━━ Source material

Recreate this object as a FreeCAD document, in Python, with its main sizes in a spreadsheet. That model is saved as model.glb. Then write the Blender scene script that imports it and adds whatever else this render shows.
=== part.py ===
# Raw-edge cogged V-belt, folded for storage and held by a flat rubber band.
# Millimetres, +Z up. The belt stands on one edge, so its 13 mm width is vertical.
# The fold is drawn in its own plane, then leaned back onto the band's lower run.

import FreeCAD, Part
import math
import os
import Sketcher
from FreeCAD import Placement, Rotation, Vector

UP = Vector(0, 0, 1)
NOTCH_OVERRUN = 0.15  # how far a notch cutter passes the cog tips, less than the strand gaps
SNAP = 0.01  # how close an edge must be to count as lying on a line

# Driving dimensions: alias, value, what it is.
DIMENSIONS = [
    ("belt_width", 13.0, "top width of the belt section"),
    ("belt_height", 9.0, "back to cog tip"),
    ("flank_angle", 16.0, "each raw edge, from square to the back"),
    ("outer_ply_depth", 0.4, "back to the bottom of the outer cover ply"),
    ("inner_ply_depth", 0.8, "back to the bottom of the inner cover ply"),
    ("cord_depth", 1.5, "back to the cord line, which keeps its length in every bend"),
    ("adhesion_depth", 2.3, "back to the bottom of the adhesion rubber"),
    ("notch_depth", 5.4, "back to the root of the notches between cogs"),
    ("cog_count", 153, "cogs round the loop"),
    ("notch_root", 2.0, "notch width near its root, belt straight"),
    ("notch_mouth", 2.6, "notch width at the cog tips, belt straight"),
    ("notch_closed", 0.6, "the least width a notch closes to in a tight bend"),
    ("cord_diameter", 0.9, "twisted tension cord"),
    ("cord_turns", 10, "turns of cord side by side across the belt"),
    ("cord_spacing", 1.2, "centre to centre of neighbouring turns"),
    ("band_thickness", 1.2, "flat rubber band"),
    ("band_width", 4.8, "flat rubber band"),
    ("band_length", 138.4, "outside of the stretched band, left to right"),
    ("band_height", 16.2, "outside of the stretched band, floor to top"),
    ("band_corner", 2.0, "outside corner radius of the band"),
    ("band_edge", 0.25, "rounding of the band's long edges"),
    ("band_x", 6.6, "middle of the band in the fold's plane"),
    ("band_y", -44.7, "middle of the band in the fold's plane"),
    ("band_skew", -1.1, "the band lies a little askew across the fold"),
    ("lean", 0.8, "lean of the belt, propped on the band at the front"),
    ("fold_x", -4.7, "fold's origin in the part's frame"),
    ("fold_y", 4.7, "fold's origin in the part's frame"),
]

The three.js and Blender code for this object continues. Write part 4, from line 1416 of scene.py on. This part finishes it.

━━━━

• Goal of the exercise
Can you restate every record above word for word?

• Answer in full
Recreate this object as a FreeCAD document, in Python, with its main sizes in a spreadsheet. That model is saved as model.glb. Then write the Blender scene script that imports it and adds whatever else this render shows.
=== part.py ===
# Raw-edge cogged V-belt, folded for storage and held by a flat rubber band.
# Millimetres, +Z up. The belt stands on one edge, so its 13 mm width is vertical.
# The fold is drawn in its own plane, then leaned back onto the band's lower run.

import FreeCAD, Part
import math
import os
import Sketcher
from FreeCAD import Placement, Rotation, Vector

UP = Vector(0, 0, 1)
NOTCH_OVERRUN = 0.15  # how far a notch cutter passes the cog tips, less than the strand gaps
SNAP = 0.01  # how close an edge must be to count as lying on a line

# Driving dimensions: alias, value, what it is.
DIMENSIONS = [
    ("belt_width", 13.0, "top width of the belt section"),
    ("belt_height", 9.0, "back to cog tip"),
    ("flank_angle", 16.0, "each raw edge, from square to the back"),
    ("outer_ply_depth", 0.4, "back to the bottom of the outer cover ply"),
    ("inner_ply_depth", 0.8, "back to the bottom of the inner cover ply"),
    ("cord_depth", 1.5, "back to the cord line, which keeps its length in every bend"),
    ("adhesion_depth", 2.3, "back to the bottom of the adhesion rubber"),
    ("notch_depth", 5.4, "back to the root of the notches between cogs"),
    ("cog_count", 153, "cogs round the loop"),
    ("notch_root", 2.0, "notch width near its root, belt straight"),
    ("notch_mouth", 2.6, "notch width at the cog tips, belt straight"),
    ("notch_closed", 0.6, "the least width a notch closes to in a tight bend"),
    ("cord_diameter", 0.9, "twisted tension cord"),
    ("cord_turns", 10, "turns of cord side by side across the belt"),
    ("cord_spacing", 1.2, "centre to centre of neighbouring turns"),
    ("band_thickness", 1.2, "flat rubber band"),
    ("band_width", 4.8, "flat rubber band"),
    ("band_length", 138.4, "outside of the stretched band, left to right"),
    ("band_height", 16.2, "outside of the stretched band, floor to top"),
    ("band_corner", 2.0, "outside corner radius of the band"),
    ("band_edge", 0.25, "rounding of the band's long edges"),
    ("band_x", 6.6, "middle of the band in the fold's plane"),
    ("band_y", -44.7, "middle of the band in the fold's plane"),
    ("band_skew", -1.1, "the band lies a little askew across the fold"),
    ("lean", 0.8, "lean of the belt, propped on the band at the front"),
    ("fold_x", -4.7, "fold's origin in the part's frame"),
    ("fold_y", 4.7, "fold's origin in the part's frame"),
]

The three.js and Blender code for this object continues. Write part 4, from line 1416 of scene.py on. This part finishes it.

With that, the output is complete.